◆ What is expected
List each line of the data that holds the string "this", please.
======== Records provided ========
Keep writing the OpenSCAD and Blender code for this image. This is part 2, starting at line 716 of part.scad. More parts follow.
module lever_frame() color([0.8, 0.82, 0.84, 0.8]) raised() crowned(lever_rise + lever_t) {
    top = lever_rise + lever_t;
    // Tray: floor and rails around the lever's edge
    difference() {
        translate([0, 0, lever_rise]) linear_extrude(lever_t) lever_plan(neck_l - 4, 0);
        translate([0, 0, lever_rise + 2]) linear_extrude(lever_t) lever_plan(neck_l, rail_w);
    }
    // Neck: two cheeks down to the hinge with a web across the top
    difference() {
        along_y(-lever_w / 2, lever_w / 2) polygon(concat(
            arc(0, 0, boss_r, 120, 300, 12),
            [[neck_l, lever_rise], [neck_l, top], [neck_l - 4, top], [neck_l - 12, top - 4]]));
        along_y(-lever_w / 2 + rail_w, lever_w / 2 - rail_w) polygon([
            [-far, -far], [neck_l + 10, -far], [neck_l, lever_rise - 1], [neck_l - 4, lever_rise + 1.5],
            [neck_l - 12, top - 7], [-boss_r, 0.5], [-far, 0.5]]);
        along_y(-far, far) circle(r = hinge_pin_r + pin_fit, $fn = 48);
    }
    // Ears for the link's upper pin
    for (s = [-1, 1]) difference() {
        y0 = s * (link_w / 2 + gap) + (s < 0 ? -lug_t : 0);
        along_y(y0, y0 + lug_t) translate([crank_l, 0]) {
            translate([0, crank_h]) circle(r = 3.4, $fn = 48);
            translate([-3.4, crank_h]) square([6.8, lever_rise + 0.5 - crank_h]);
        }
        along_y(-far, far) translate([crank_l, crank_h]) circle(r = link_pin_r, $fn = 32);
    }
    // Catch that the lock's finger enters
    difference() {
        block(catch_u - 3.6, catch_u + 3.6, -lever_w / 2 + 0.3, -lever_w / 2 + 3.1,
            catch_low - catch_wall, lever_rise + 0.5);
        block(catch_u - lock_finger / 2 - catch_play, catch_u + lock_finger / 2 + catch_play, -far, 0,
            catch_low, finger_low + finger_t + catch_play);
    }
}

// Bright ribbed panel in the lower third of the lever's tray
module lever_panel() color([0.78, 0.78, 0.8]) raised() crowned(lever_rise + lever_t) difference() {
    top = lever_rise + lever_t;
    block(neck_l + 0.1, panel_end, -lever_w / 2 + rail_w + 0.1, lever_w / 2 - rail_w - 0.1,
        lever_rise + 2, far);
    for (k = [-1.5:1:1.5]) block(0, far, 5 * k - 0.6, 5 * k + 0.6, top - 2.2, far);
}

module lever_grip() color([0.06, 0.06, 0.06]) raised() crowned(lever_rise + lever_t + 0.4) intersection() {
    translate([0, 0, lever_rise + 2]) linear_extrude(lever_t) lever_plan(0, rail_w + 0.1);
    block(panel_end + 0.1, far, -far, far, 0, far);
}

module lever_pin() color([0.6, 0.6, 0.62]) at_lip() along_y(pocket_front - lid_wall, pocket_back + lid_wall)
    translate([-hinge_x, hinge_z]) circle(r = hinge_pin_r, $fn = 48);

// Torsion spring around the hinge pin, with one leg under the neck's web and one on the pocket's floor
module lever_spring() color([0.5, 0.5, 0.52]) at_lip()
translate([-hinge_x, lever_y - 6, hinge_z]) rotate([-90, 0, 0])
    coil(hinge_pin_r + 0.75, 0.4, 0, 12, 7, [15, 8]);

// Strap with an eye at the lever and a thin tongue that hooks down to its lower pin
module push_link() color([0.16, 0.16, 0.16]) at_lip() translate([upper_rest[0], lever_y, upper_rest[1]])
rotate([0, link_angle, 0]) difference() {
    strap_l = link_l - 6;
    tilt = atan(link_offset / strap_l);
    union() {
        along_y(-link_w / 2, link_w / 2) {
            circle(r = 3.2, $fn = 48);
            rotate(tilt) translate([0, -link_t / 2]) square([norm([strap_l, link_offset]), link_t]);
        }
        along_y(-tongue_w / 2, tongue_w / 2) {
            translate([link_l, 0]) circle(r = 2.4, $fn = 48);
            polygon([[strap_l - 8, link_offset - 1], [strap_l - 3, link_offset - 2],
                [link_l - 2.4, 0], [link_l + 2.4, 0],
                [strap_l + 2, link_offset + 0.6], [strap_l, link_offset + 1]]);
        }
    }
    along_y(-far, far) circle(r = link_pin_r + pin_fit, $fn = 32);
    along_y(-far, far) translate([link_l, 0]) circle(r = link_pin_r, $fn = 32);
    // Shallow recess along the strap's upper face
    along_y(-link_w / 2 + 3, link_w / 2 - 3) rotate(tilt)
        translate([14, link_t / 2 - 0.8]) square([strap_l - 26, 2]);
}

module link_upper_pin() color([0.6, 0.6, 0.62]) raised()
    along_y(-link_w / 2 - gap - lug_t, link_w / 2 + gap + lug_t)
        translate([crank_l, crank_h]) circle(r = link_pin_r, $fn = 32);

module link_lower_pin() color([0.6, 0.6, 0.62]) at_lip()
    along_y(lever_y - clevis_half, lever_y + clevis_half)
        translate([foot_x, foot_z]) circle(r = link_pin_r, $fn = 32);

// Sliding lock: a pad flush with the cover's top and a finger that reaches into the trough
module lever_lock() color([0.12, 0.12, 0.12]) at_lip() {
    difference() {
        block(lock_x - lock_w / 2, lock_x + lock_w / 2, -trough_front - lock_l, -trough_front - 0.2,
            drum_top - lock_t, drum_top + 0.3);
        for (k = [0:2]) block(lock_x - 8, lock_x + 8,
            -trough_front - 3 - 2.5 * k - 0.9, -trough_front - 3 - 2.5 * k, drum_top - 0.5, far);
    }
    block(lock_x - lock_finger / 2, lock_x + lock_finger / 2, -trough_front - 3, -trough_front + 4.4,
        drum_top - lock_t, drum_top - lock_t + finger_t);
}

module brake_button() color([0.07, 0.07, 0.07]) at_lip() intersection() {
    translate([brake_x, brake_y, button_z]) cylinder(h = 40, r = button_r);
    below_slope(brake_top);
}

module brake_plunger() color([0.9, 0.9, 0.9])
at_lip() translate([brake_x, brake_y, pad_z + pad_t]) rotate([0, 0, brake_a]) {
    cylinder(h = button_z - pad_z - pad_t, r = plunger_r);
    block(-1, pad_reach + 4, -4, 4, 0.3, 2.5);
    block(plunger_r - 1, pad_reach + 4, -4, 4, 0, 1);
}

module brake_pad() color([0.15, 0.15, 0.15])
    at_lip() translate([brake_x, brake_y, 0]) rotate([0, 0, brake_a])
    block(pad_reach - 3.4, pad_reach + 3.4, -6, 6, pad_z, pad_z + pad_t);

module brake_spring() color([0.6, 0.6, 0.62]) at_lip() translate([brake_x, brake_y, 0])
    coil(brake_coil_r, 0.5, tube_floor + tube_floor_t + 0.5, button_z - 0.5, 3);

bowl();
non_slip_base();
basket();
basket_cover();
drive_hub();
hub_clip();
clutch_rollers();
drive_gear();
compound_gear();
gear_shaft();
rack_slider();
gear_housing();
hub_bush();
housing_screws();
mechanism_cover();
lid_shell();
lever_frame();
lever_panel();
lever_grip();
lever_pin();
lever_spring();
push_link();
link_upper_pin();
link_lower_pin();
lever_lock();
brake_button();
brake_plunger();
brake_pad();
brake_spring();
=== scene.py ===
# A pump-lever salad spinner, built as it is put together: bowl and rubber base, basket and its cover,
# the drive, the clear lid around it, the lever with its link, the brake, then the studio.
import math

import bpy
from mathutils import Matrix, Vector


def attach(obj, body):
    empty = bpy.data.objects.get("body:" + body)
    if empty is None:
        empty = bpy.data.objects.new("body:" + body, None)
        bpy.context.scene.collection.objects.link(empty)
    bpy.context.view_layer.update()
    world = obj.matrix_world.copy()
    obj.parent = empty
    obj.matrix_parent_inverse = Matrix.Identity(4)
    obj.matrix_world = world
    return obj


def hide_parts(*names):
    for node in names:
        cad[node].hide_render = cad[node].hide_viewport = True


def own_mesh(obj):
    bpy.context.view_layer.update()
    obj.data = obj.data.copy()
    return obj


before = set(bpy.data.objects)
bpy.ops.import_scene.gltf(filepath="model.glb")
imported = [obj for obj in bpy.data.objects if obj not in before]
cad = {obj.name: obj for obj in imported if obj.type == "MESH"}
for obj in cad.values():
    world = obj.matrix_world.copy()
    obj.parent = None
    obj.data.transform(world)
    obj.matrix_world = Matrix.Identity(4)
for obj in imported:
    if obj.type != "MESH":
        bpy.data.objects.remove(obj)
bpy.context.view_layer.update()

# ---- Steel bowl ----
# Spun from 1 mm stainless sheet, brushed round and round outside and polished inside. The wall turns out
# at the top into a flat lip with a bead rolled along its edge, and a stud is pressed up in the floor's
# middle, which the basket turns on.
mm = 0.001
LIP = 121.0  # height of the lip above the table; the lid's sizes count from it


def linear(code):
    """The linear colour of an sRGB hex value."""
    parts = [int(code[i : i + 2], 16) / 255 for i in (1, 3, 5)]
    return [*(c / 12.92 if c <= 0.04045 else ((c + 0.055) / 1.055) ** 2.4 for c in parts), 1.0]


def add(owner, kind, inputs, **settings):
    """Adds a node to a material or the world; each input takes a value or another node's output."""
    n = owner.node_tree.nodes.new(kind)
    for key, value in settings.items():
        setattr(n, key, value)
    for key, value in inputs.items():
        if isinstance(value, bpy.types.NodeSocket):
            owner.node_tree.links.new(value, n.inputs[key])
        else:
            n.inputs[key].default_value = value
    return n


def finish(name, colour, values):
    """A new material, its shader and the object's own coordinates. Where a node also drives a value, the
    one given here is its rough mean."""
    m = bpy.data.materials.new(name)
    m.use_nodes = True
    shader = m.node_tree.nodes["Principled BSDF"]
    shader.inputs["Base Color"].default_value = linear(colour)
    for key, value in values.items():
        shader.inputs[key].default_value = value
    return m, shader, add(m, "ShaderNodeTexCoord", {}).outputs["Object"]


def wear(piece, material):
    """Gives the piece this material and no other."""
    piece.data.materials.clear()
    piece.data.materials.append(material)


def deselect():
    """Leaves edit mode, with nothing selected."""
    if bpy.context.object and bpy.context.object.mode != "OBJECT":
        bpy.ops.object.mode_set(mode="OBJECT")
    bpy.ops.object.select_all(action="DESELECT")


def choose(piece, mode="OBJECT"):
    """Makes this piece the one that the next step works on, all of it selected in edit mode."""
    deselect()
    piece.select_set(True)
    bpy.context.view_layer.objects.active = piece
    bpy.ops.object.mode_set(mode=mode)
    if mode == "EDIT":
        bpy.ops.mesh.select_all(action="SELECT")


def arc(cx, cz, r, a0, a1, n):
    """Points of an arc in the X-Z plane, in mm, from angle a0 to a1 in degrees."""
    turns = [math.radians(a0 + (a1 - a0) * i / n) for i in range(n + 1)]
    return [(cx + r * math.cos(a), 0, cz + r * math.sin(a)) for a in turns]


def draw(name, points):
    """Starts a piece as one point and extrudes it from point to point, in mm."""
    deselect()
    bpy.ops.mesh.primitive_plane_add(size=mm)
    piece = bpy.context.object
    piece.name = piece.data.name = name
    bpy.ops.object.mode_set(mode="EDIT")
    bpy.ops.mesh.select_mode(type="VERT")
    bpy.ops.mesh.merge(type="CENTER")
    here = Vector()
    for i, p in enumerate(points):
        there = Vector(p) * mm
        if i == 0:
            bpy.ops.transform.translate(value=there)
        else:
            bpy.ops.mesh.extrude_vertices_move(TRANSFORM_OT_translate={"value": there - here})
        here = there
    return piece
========
======== Records provided ========
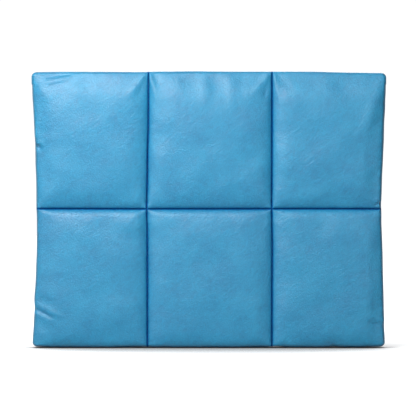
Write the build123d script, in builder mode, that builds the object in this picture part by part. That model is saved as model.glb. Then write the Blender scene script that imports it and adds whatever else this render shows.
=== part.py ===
========
======== Records provided ========
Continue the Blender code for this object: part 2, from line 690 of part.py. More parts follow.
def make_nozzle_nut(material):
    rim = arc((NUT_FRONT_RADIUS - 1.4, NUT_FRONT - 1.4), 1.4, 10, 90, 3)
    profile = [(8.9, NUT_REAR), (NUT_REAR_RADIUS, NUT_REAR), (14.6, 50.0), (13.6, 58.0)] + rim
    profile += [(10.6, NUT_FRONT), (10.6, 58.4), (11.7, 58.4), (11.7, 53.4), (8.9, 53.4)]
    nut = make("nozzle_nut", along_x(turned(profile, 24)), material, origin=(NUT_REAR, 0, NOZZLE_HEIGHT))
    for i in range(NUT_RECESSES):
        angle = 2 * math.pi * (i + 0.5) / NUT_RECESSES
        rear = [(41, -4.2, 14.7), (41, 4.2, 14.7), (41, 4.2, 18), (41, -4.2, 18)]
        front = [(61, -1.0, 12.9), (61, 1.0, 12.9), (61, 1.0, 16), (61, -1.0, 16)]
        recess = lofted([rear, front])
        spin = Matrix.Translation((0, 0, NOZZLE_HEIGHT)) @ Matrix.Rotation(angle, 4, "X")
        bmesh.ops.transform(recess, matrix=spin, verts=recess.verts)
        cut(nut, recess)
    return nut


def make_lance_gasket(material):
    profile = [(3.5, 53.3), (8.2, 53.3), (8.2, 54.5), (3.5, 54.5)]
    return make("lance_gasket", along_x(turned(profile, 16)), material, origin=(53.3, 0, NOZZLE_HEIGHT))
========
◆ Worked solution
Keep writing the OpenSCAD and Blender code for this image. This is part 2, starting at line 716 of part.scad. More parts follow.
    """Gives the piece this material and no other."""
    """Makes this piece the one that the next step works on, all of it selected in edit mode."""
Write the build123d script, in builder mode, that builds the object in this picture part by part. That model is saved as model.glb. Then write the Blender scene script that imports it and adds whatever else this render shows.
Continue the Blender code for this object: part 2, from line 690 of part.py. More parts follow.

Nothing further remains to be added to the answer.